Verder wordt de ziekte van Baumol genezen, de aanzuigende werking op arbeid voor de productie van goederen is verdwenen, mensen richten zich meer op elkaar en op hun directe omgeving. Dit zijn zogenaamde witte en groene diensten die voordeliger worden. We worden tegelijkertijd gezonder, zodat ook minder ziekten ontstaan. Als ziekten en gebreken moeten worden verholpen, zijn er minder kosten. Een algemeen ziektekostenstelsel kan dan ook voordelig zijn, zeker als men bedenkt dat mensen zonder belastingheffing elkaar kunnen helpen en zonder belastingheffing – ook als gezin – een bepekt vermogen kunnen opbouwen.
Het leven bestaat uit niet veel meer dan het opbouwen van een positie in de gemeenschap en de opbouw van een beetje vermogen. Vervolgens bestaat het leven uit het langdurig handhaven in een plezierige omgeving. Om tenslotte, tijdens de oude dag, het vermogen weer af te staan aan een nieuwe generatie ten gunste van de eigen verzorging. Zo ziet in grote stappen de levensloop van heel veel organismen er uit. Onderwijs kan tijdens de opbouwfase door de ouders meer zelf betaald worden. Bij een eenvoudiger leven is ook minder opleiding nodig. Bovendien leven we in de 21ste eeuw. Er zijn heel veel moderne vormen om te studeren op afstand, zoals de MOOC programma’s die op edx.org worden aangeboden. Veel Willie Wortels kunnen hun hart daar tegen lage kosten, in hun eigen tijd op eigen locatie en in een eigen tempo, ophalen. Directe ondersteuning blijft uiteraard nodig, maar kan in veel mindere mate plaatsvinden.

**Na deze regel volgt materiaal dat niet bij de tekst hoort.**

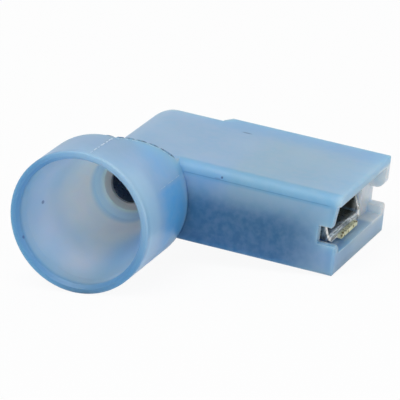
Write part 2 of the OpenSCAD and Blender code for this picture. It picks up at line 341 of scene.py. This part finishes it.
def cup_inside_colour(tree, cloud, across, depth):
    """Depth is the way out from the wire guide's foot; across grows towards the box. Its colours paint shade
    near the rim and on the wall towards the box, and light through the thin wall deeper in.
    """
    inner = blend_colour(tree, ramp(tree, depth, 5.6 * MM, 1.8 * MM), drifting(tree, cloud, LIT_WALL),
                         drifting(tree, cloud, LIGHT_THROUGH_DEEP_WALL))
    # Painted shade on the inner wall towards the box.
    box_side_shade = maths(tree, "MULTIPLY", ramp(tree, across, -0.5 * MM, 2.4 * MM),
                     ramp(tree, depth, 1.0 * MM, 5.5 * MM))
    inner = blend_colour(tree, box_side_shade, inner, SHADED_BOX_SIDE_WALL)
    # Painted shade near the rim.
    inner = blend_colour(tree, ramp(tree, depth, 10.2 * MM, 5.8 * MM), drifting(tree, cloud, SHADE_NEAR_RIM), inner)
    inner = blend_colour(tree, ramp(tree, depth, 0.9 * MM, 0.1 * MM), inner, WIRE_GUIDE)
    # Painted light: the guide ring is brightened out of its shade.
    return blend_colour(tree, ramp(tree, depth, -0.3 * MM, -0.8 * MM), inner, GUIDE_RING_PAINTED_LIGHT)


def rim_over(tree, colour, split, radius):
    """The rim is deep blue at its foot and outer side, and paler towards the box and the top."""
    upwards = maths(tree, "ADD", maths(tree, "MULTIPLY", split.outputs[0], 0.6),
                    maths(tree, "MULTIPLY", split.outputs[2], 0.8))
    rim_colour = blend_colour(tree, ramp(tree, upwards, 0.0, 7.0 * MM), RIM_FOOT, RIM_TOP)
    rim = maths(tree, "MULTIPLY", ramp(tree, split.outputs[1], RIM_START, RIM_FULL),
                ramp(tree, radius, RIM_INNER, RIM_OUTER))
    return blend_colour(tree, rim, colour, rim_colour)


def frosted_nylon():
    material, tree, shader, place = new_material("Frosted blue nylon")
    cloud = use(tree, CLOUD, Position=place)
    split = node(tree, "ShaderNodeSeparateXYZ")
    feed(tree, split, 0, place)
    cup = use(tree, CUP_INSIDE, Position=place)
    inside = cup_inside_colour(tree, cloud, split.outputs[0], cup.outputs["Depth"])
    colour = blend_colour(tree, cup.outputs["Mask"], tinted_outside(tree, place, cloud), inside)
    colour = rim_over(tree, colour, split, cup.outputs["Radius"])
    for spot, half, strength in SPECKS.values():
        speck = use(tree, SPECK, Position=place, Place=in_metres(spot), Half_size=in_metres(half))
        amount = maths(tree, "MULTIPLY", speck.outputs["Mask"], strength)
        colour = blend_colour(tree, amount, colour, SPECK_COLOUR)
    feed(tree, shader, "Base Color", colour)
    feed(tree, shader, "Roughness", maths(tree, "MULTIPLY_ADD", cloud.outputs["Slow cloud"], 0.10, 0.38))
    shader.subsurface_method = "RANDOM_WALK"
    feed(tree, shader, "Subsurface Weight", 1.0)
    feed(tree, shader, "Subsurface Radius", (2.0, 2.8, 3.6))
    feed(tree, shader, "Subsurface Scale", 1.0 * MM)
    feed(tree, shader, "IOR", 1.53)
    grain = use(tree, GRAIN, Position=place, Grain=3500.0, Streaks=(260.0, 420.0, 420.0), Streak_share=0.5)
    add_bump(tree, shader, grain.outputs["Height"], 0.02 * MM, 0.15)
    return material


# The sheet metal: painted dark inside the receptacle as its shade, banded and bright at its ends, brass where
# it was torn
TIN_IN_PAINTED_SHADE = ((0.10, 0.105, 0.085, 1.0), (0.19, 0.19, 0.16, 1.0))
BRIGHT_TIN = ((0.36, 0.36, 0.33, 1.0), (0.99, 0.98, 0.94, 1.0))
BARREL_TIN = (0.34, 0.35, 0.35, 1.0)
BARE_BRASS = ((0.34, 0.24, 0.04, 1.0), (1.0, 0.96, 0.60, 1.0))
TORN_EDGE = {"Low": (18.86, -2.1, -1.4), "High": (20.2, 2.1, -0.44), "Feather": (0.16, 0.3, 0.12)}
DRAWN_STRETCH = (5200.0, 420.0, 1500.0)


def tin_plate():
    material, tree, shader, place = new_material("Bright tin plate, bare brass at the sheared edge")
    cloud = use(tree, CLOUD, Position=place, Slow=700.0, Fine=3200.0)
    split = node(tree, "ShaderNodeSeparateXYZ")
    feed(tree, split, 0, place)
    ends = ramp(tree, split.outputs[0], 17.9 * MM, 18.6 * MM)
    barrel = ramp(tree, split.outputs[0], 5.5 * MM, 4.5 * MM)
    drawn = noise(tree, place, 1.0, detail=2.0, stretch=DRAWN_STRETCH)
    bright = blend_colour(tree, ramp(tree, drawn, 0.40, 0.58), *BRIGHT_TIN)
    # Painted shade: the metal inside the receptacle is darkened, with bright tin at the ends.
    tin = blend_colour(tree, ends, drifting(tree, cloud, TIN_IN_PAINTED_SHADE), bright)
    tin = blend_colour(tree, barrel, tin, BARREL_TIN)
    brass = blend_colour(tree, ramp(tree, cloud.outputs["Fine cloud"], 0.1, 0.5), *BARE_BRASS)
    torn = use(tree, REGION, Position=place, **{label: in_metres(size) for label, size in TORN_EDGE.items()})
    feed(tree, shader, "Base Color", blend_colour(tree, torn.outputs["Mask"], tin, brass))
    metal = maths(tree, "SUBTRACT", ramp(tree, ends, 2.2, -0.8, smooth=False),
                  maths(tree, "MULTIPLY", torn.outputs["Mask"], 0.2))
    feed(tree, shader, "Metallic", metal)
    feed(tree, shader, "Roughness", maths(tree, "MULTIPLY_ADD", cloud.outputs["Fine cloud"], 0.18, 0.24))
    grain = use(tree, GRAIN, Position=place, Grain=9000.0, Streaks=(400.0, 6000.0, 6000.0), Streak_share=0.6)
    add_bump(tree, shader, grain.outputs["Height"], 0.03 * MM, 0.4)
    return material


def moulding_mark(name, faint, strong, grain):
    """A thin line of nylon where the two halves of the mould met."""
    material, tree, shader, place = new_material(name)
    cloud = use(tree, CLOUD, Position=place, Slow=900.0, Fine=grain)
    colour = blend_colour(tree, cloud.outputs["Fine cloud"], (*faint, 1.0), (*strong, 1.0))
    feed(tree, shader, "Base Color", colour)
    feed(tree, shader, "Roughness", maths(tree, "MULTIPLY_ADD", cloud.outputs["Slow cloud"], 0.15, 0.42))
    height = use(tree, GRAIN, Position=place, Grain=5000.0, Streak_share=0.2)
    add_bump(tree, shader, height.outputs["Height"], 0.02 * MM, 0.3)
    return material


NYLON = frosted_nylon()
TIN = tin_plate()
PALE_FLASH = moulding_mark("Pale moulding flash", (0.42, 0.60, 0.76), (0.86, 0.92, 0.97), 5200.0)
FAINT_LINE = moulding_mark("Faint witness line", (0.20, 0.42, 0.64), (0.50, 0.68, 0.82), 5200.0)
# The parting seam's ridge is real; its dark colour is painted shade along the step.
SEAM_IN_PAINTED_SHADE = moulding_mark("Parting seam painted dark as its shade", (0.03, 0.08, 0.17), (0.16, 0.36, 0.58), 3600.0)


def give(piece, material):
    piece.data.materials.clear()
    piece.data.materials.append(material)


give(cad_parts["housing"], NYLON)
give(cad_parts["terminal"], TIN)


# Fine marks of the moulding, as low ridges laid on the housing

SHELL = BVHTree.FromObject(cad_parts["housing"], bpy.context.evaluated_depsgraph_get())
DOWN = Vector((0.0, 0.0, -1.0))
SIDEWAYS = Vector((-1.0, 0.0, 0.0))
CAST_FROM = 30.0 * MM
RIDGE_ROOT = 0.012 * MM
CREST_SHARE = 0.4


def laid_on(point, towards):
    """Where a line through a point, seen along a direction, meets the housing's outside."""
    start = Vector(point) * MM - towards * CAST_FROM
    place, normal, _, _ = SHELL.ray_cast(start, towards)
    return place, normal


def ridge(name, runs, towards, material, steps=14):
    """Low ridges along straight runs; each run is start, end, half width and height in millimetres."""
    shape = bmesh.new()
    for start, end, half_width, height in runs:
        start, end = Vector(start), Vector(end)
        along = (end - start).normalized()
        rows = []
        for step in range(steps + 1):
            share = step / steps
            place, normal = laid_on(start.lerp(end, share), towards)
            across = normal.cross(along).normalized()
            taper = min(1.0, 4.0 * share + 0.15, 4.0 * (1.0 - share) + 0.15)
            wobble = 1.0 + 0.25 * math.sin(9.0 * share + 40.0 * start.y)
            half = half_width * MM * taper * wobble
            crest = place + normal * height * MM * taper
            foot = place - normal * RIDGE_ROOT
            side = across * half
            corners = (foot - side, crest - side * CREST_SHARE, crest + side * CREST_SHARE, foot + side)
            rows.append([shape.verts.new(corner) for corner in corners])
        for first, second in zip(rows, rows[1:]):
            for corner in range(4):
                following = (corner + 1) % 4
                shape.faces.new((first[corner], first[following], second[following], second[corner]))
        shape.faces.new(list(reversed(rows[0])))
        shape.faces.new(rows[-1])
    bmesh.ops.recalc_face_normals(shape, faces=shape.faces)
    mesh = bpy.data.meshes.new(name)
    shape.to_mesh(mesh)
    shape.free()
    mesh.materials.append(material)
    piece = bpy.data.objects.new(name, mesh)
    bpy.context.scene.collection.objects.link(piece)
    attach(piece, "root")
    return piece


ridge("parting_flash", [
    ((0.28, -14.45, 6.3), (0.30, -13.95, 6.3), 0.05, 0.03),
    ((0.31, -13.80, 6.3), (0.30, -13.10, 6.3), 0.07, 0.04),
    ((0.34, -12.95, 6.3), (0.36, -12.60, 6.3), 0.06, 0.03),
    ((0.33, -12.45, 6.3), (0.38, -11.55, 6.3), 0.08, 0.04),
    ((0.38, -11.35, 6.3), (0.40, -10.95, 6.3), 0.06, 0.03),
    ((0.40, -10.80, 6.3), (0.44, -10.05, 6.3), 0.09, 0.05),
], DOWN, PALE_FLASH)
ridge("pale_gusset_flash", [
    ((0.55, -9.98, 6.3), (1.00, -9.75, 6.3), 0.07, 0.04),
    ((1.30, -9.30, 6.3), (2.20, -8.46, 6.0), 0.04, 0.02),
    ((2.35, -8.30, 6.0), (3.35, -7.35, 5.4), 0.04, 0.02),
    ((3.55, -7.16, 5.4), (4.55, -6.30, 4.6), 0.04, 0.02),
], DOWN, FAINT_LINE)
# A real seam ridge whose dark colour is painted shade.
ridge("gusset_seam_painted_shade", [
    ((-0.35, -9.62, 6.35), (0.45, -9.62, 6.35), 0.07, 0.04),
    ((0.60, -9.58, 6.32), (1.15, -9.08, 6.25), 0.09, 0.05),
    ((1.22, -9.02, 6.24), (1.85, -8.44, 6.10), 0.07, 0.05),
    ((1.95, -8.36, 6.05), (2.70, -7.68, 5.80), 0.08, 0.05),
    ((2.78, -7.61, 5.7), (3.55, -6.92, 5.3), 0.07, 0.05),
    ((3.62, -6.85, 5.1), (4.74, -5.86, 4.3), 0.11, 0.05),
], DOWN, SEAM_IN_PAINTED_SHADE)
ridge("crease_witness_line", [
    ((5.6, -10.80, 3.1), (5.7, -9.40, 3.1), 0.035, 0.02),
    ((5.7, -9.25, 3.1), (5.75, -6.30, 3.1), 0.04, 0.02),
], SIDEWAYS, FAINT_LINE)


# Floor, world, light and camera

# The part lies on the cup's underside and the lower edge of its mouth
FLOOR_NORMAL = Vector((-0.1666, 0.0, 0.9860))
FLOOR_TOUCH = Vector((1.06, 0.0, -6.262)) * MM
FLOOR_HALF = 1.5

# The share of plain white that seen rays get from the floor; the rest keeps its shadow
SWEEP_WHITE = 0.93


def white_for_seen_rays(tree):
    """1 for camera, glossy and transmitted rays, which see plain white, and 0 for the rest."""
    path = tree.nodes.new("ShaderNodeLightPath")
    seen = maths(tree, "MAXIMUM", path.outputs["Is Camera Ray"], path.outputs["Is Glossy Ray"])
    return maths(tree, "MAXIMUM", seen, path.outputs["Is Transmission Ray"], clamp=True)


def pale_floor():
    material = bpy.data.materials.new("White sweep")
    material.use_nodes = True
    tree = material.node_tree
    tree.nodes.clear()
    output = tree.nodes.new("ShaderNodeOutputMaterial")
    matt = tree.nodes.new("ShaderNodeBsdfDiffuse")
    feed(tree, matt, "Color", (0.86, 0.86, 0.86, 1.0))
    white = tree.nodes.new("ShaderNodeEmission")
    mix = tree.nodes.new("ShaderNodeMixShader")
    seen = white_for_seen_rays(tree)
    feed(tree, mix, 0, maths(tree, "MULTIPLY", seen, SWEEP_WHITE))
    tree.links.new(matt.outputs[0], mix.inputs[1])
    tree.links.new(white.outputs[0], mix.inputs[2])
    tree.links.new(mix.outputs[0], output.inputs[0])
    return material


def build_floor():
    mesh = bpy.data.meshes.new("floor")
    grid = bmesh.new()
    bmesh.ops.create_grid(grid, x_segments=2, y_segments=2, size=FLOOR_HALF)
    grid.to_mesh(mesh)
    grid.free()
    floor = bpy.data.objects.new("floor", mesh)
    bpy.context.scene.collection.objects.link(floor)
    turn = FLOOR_NORMAL.to_track_quat("Z", "Y").to_matrix().to_4x4()
    floor.matrix_world = Matrix.Translation(FLOOR_TOUCH) @ turn
    mesh.materials.append(pale_floor())
    return floor


def build_world():
    world = bpy.data.worlds.new("Soft white room")
    bpy.context.scene.world = world
    world.use_nodes = True
    tree = world.node_tree
    tree.nodes.clear()
    output = tree.nodes.new("ShaderNodeOutputWorld")
    room = tree.nodes.new("ShaderNodeBackground")
    feed(tree, room, "Color", (0.95, 0.97, 1.0, 1.0))
    feed(tree, room, "Strength", 0.55)
    white = tree.nodes.new("ShaderNodeBackground")
    mix = tree.nodes.new("ShaderNodeMixShader")
    tree.links.new(white_for_seen_rays(tree), mix.inputs[0])
    tree.links.new(room.outputs[0], mix.inputs[1])
    tree.links.new(white.outputs[0], mix.inputs[2])
    tree.links.new(mix.outputs[0], output.inputs[0])


def soft_lamp(name, place, aim, size, power):
    lamp = bpy.data.lights.new(name, "AREA")
    lamp.shape = "DISK"
    lamp.size = size
    lamp.energy = power
    holder = bpy.data.objects.new(name, lamp)
    bpy.context.scene.collection.objects.link(holder)
    holder.location = place
    holder.rotation_euler = (Vector(aim) - Vector(place)).to_track_quat("-Z", "Y").to_euler()
    holder.visible_camera = False
    return holder


def build_camera():
    camera = bpy.data.cameras.new("camera")
    camera.lens = 353.7
    camera.sensor_width = 36.0
    camera.sensor_fit = "HORIZONTAL"
    camera.clip_start = 0.01
    camera.clip_end = 20.0
    holder = bpy.data.objects.new("camera", camera)
    bpy.context.scene.collection.objects.link(holder)
    right = Vector((0.92227, 0.37229, 0.10399))
    up = Vector((-0.22421, 0.29608, 0.92848))
    back = Vector((0.31488, -0.87962, 0.35654))
    turn = Matrix((right, up, back)).transposed().to_4x4()
    holder.matrix_world = Matrix.Translation(Vector((113.657, -302.673, 121.337)) * MM) @ turn
    bpy.context.scene.camera = holder


build_floor()
build_world()
soft_lamp("large soft lamp", (-0.10, -0.22, 0.50), (0.005, 0, 0), 0.40, 1.3)
soft_lamp("side soft lamp", (0.55, -0.25, 0.25), (0.005, 0, 0), 0.35, 0.5)
build_camera()

bpy.context.scene.view_settings.view_transform = "Standard"
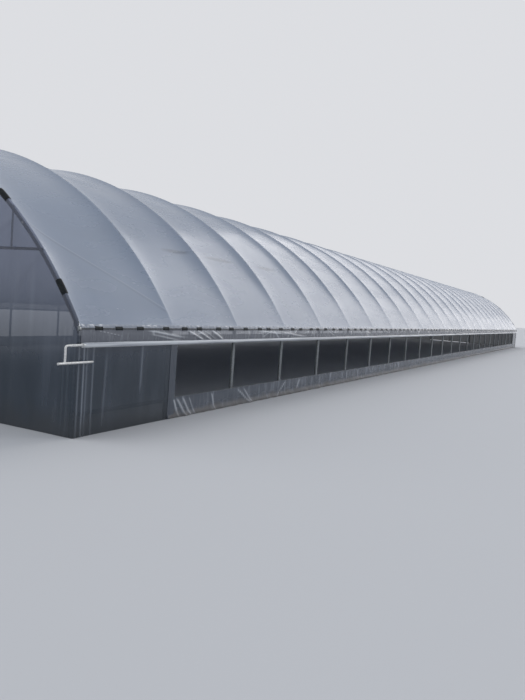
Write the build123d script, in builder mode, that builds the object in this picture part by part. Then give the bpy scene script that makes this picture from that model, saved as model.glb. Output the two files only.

Een bestuur, wat allerlei nieuwe normen voor een land gaat bedenken, is naar onze voorzichtige mening onnodig. Aan een bestuur, wat het eigen werk creëert, is geen behoefte. Ook op dit punt is een besparing denkbaar en realiseerbaar.
Restoverheid
Op voornoemde punten is een kleinere overheid nodig, die verder gezonde burgers coacht, richting geeft en met raad ondersteunt in het halen van door iedere gemeenschap gedragen doelen. De overheid zorgt dat het controleapparaat op de goederen en op de waardering en aanrekening van vermogen, goed werkt.